A kindly stranger explained that one does not buy Béchamel sauce--that
was what the milk, flour, butter, and salt on my shopping list were for.
Forgoing the pleasure of making hand-rolled pasta dough, I decided to
buy noodles. The noodles were nowhere to be found in the wine and
spirits section. ("You can use the frozen noodles in aisle eight, the
cooking noodles in aisle four, or visit the Cantadora pasta section in
aisle forty-seven.") Likewise, the cheese hid itself in at least three
different sections. Why can’t ricotta, mozzarella, and parmesan all
just get along? I covered more mileage in the Safeway than during my
last marathon. The agony ended with the woman in front of me writing a
check for $3.49 worth of lemons.
I
was in the kitchen, cooking, from scratch, promptly at . The meat sauce, the first step, required an hour
with an additional thirty minutes allotted for sitting. I cut the
cooking time in half and let the sauce sit for twenty seconds. The sweet
aroma of Italian sausage--substituted for the Bolognese meat still
hidden somewhere in Safeway--filled my wife’s nostrils. She began to
forgive me; after all this was her night to be pampered.
My
nimble fingers delicately and neatly layered the first row of noodles in
the bottom of the pan. I now spread the ricotta cheese, the cold lumpy
ricotta cheese, like frozen butter across toast, tearing up large chunks
of noodle.
My
screams prompted spousal intervention. Jennifer showed me a Betty
Crocker tip: to soften cold lumpy ricotta cheese, place in blender, hit
turbo blend, and watch ricotta cheese congeal in blender. Fascinated, I pulled the ricotta ball out of the blender and
began hacking it onto the cratered noodles.
Jennifer’s
interruption flustered me. I forgot the proper layering order. My mind
dimmed. Noodles, ricotta, then sauce, or noodles, mozzarella, sauce then
ricotta. A line-up of sauce, sauce, noodles, sauce, mozzarella, sauce,
mozzarella, ricotta, ricotta, ricotta, noodles, noodles, and parmesan
ensued.
The
sauce disappeared two layers before hitting the top. A large pile of
noodles covered by a dusting of parmesan decorated the top of the pan.
The
lasagna flew into the oven at 9:40. Only one hour left for cooking. My pregnant wife
was getting hungry. The hunger caused her eyeballs to slowly recede to
the back of her head. She begged for some Power Bar to tide her over.
At
10:35, I tossed open the over door.
Voilá, la pie de
resistance. Only one more hour. I had accidentally turned the oven
off.
I
brought out more Power Bar. By now even our dog, Mollie, had stopped
begging and gone to bed in disgust.
At
11:40,
I took my tasty cheese lasagna with splashes of béchamel
sauce and plopped it on my plate. As Jennifer snored on the couch, I
lapped up my tasty creation and decided that I had true talent after
all. The contentment lasted all the way through the end of Sportscenter.
At
midnight, I roused my wife to go to bed. Unfortunately, six
hours of waiting for a meal makes a pregnant woman surly.
"What
happened to the lasagna?" - "What?" - "What!" -
"You
what?" - "You ate it without me?"
This
lapse in judgement will surely arise in arguments thirty years from now
along with my decision to tell her that her new pants looked "comfortable."
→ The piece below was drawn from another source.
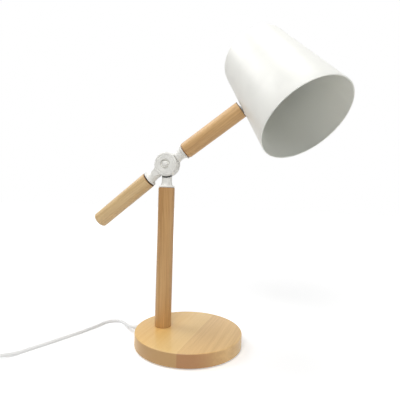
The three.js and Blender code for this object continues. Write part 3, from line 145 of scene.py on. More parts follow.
def camera():
    data = bpy.data.cameras.new("camera")
    data.sensor_width = SENSOR
    data.lens = FOCAL_PIXELS / PICTURE * SENSOR
    data.shift_x = -HALF_PIXEL
    data.shift_y = HALF_PIXEL
    data.clip_start = 0.01
    data.clip_end = 50
    level = math.cos(CAMERA_PITCH)
    ahead = Vector((math.sin(CAMERA_YAW) * level, math.cos(CAMERA_YAW) * level, math.sin(CAMERA_PITCH)))
    right = Vector((math.cos(CAMERA_YAW), -math.sin(CAMERA_YAW), 0))
    above = right.cross(ahead)
    turned_right = right * math.cos(CAMERA_ROLL) + above * math.sin(CAMERA_ROLL)
    turned_up = above * math.cos(CAMERA_ROLL) - right * math.sin(CAMERA_ROLL)
    turn = Matrix((turned_right, turned_up, -ahead)).transposed().to_4x4()
    seen = placed("camera", data)
    seen.matrix_world = Matrix.Translation(CAMERA_AT) @ turn
    bpy.context.scene.camera = seen


# Cord: from the clamp in the foot to the switch, on to the coil, round it and to the plug
CORD_RADIUS = 2.5 * MM
CORD_TO_SWITCH = [
    (-57.8, 0, 11.3), (-68, 0, 11.3), (-80, 0, 11.3), (-90, 0, 11.3), (-96.5, 1.6, 10.5),
    (-103, 7, 8.2), (-111.5, 15.2, 5.4), (-120.5, 24.2, 3.4), (-128.8, 31, 2.6), (-137.5, 34.2, 2.6),
    (-145.2, 32.8, 2.6), (-152, 28.3, 2.6), (-156.5, 21.5, 2.6), (-158.6, 13.5, 2.6), (-160.8, 1, 2.6),
    (-164.7, -12.8, 2.6), (-168.7, -26, 2.6), (-174, -41, 2.6), (-185, -70, 2.6), (-196, -98, 2.6),
    (-206, -123, 3.2), (-212.2, -138.6, 6.4), (-215.4, -146.9, 7.9), (-217.7, -152.6, 8.3),
]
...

My protest of good intentions only caused her lips to
crinkle further in disgust.
We
did not go to bed. We stayed
downstairs until she ate her lasagna. My saving grace was that she
actually liked it. She liked it! Emboldened, I resolved then to practice
more, to move beyond the past and embrace the future, to become the
modern man who shares the kitchen as well as the channel changer.
Marinated tri-tip, shrimp pasta, homemade risotto; the dinner table will
be my wife’s oyster. Too bad I can not duplicate the lasagna.